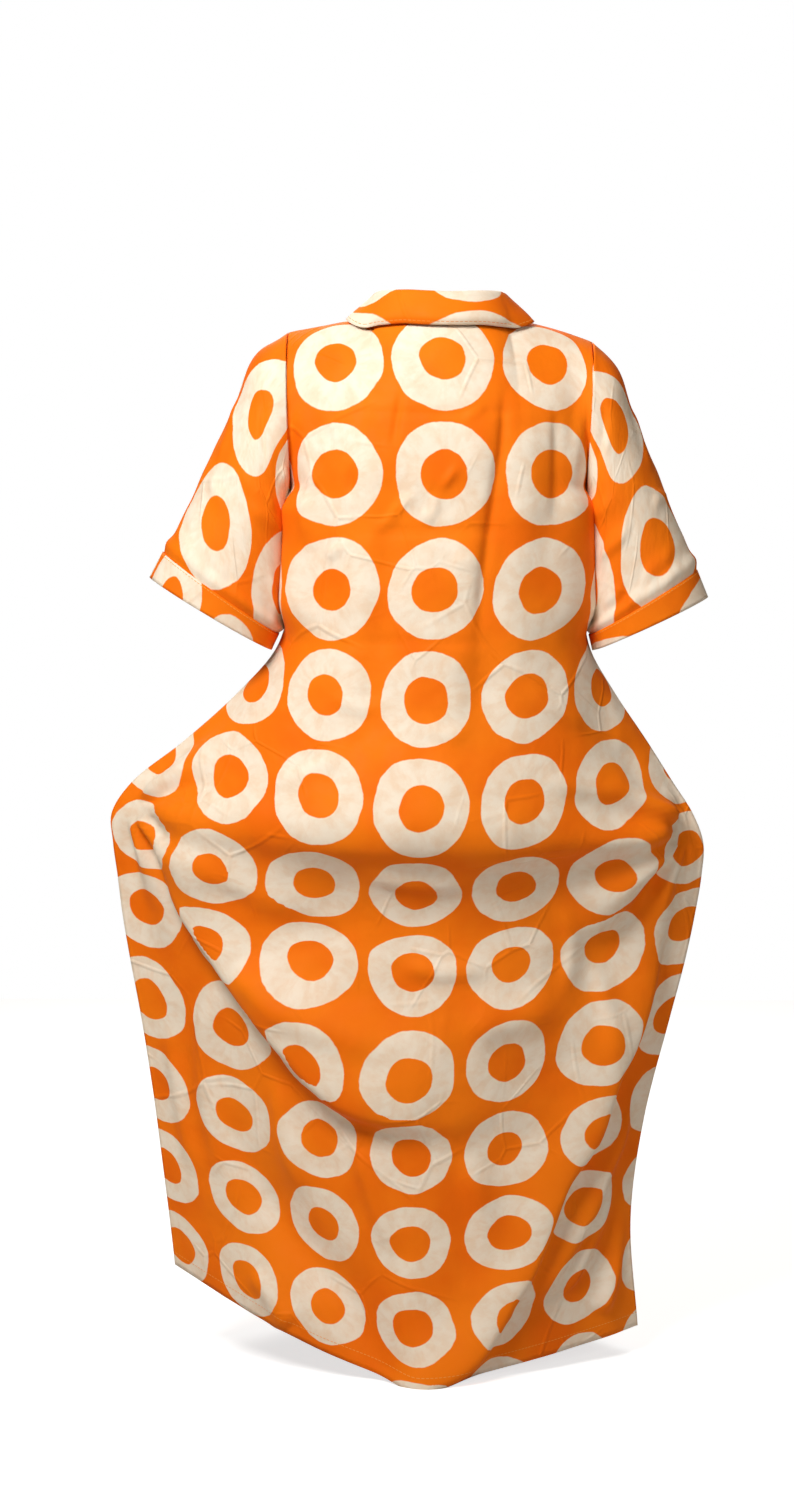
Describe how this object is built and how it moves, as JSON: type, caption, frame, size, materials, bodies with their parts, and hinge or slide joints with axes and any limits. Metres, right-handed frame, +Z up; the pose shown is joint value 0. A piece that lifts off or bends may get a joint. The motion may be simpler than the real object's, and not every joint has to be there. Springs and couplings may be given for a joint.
{
  "type": "shirt-collared kaftan robe",
  "caption": "Long hollow robe in ring-printed cotton: shirt collar, V neck, half sleeves with turned-up cuffs, side seams held out and a full skirt to the floor.",
  "frame": {"origin": "the middle of the neck opening, level with the points where the shoulder seams meet it: there the robe hangs from its wearer's shoulders", "axes": "+Z up, the front of the robe faces -Y, and the wearer's left is +X"},
  "size_m": [0.8068, 0.4375, 1.4408],
  "materials": {
    "printed_cotton": "smooth woven cotton with a soft sheen, orange with large cream rings"
  },
  "bodies": {
    "root": {"back": "printed_cotton", "front": "printed_cotton", "sleeve_left": "printed_cotton", "sleeve_right": "printed_cotton", "cuff_left": "printed_cotton", "cuff_right": "printed_cotton", "collar": "printed_cotton"}
  },
  "joints": []
}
+ + + + +
● **What this task involves**:
Tally how many lines of the material contain the word "caption". The answer must be the number and nothing else.

● **Reply to the exercise**:
2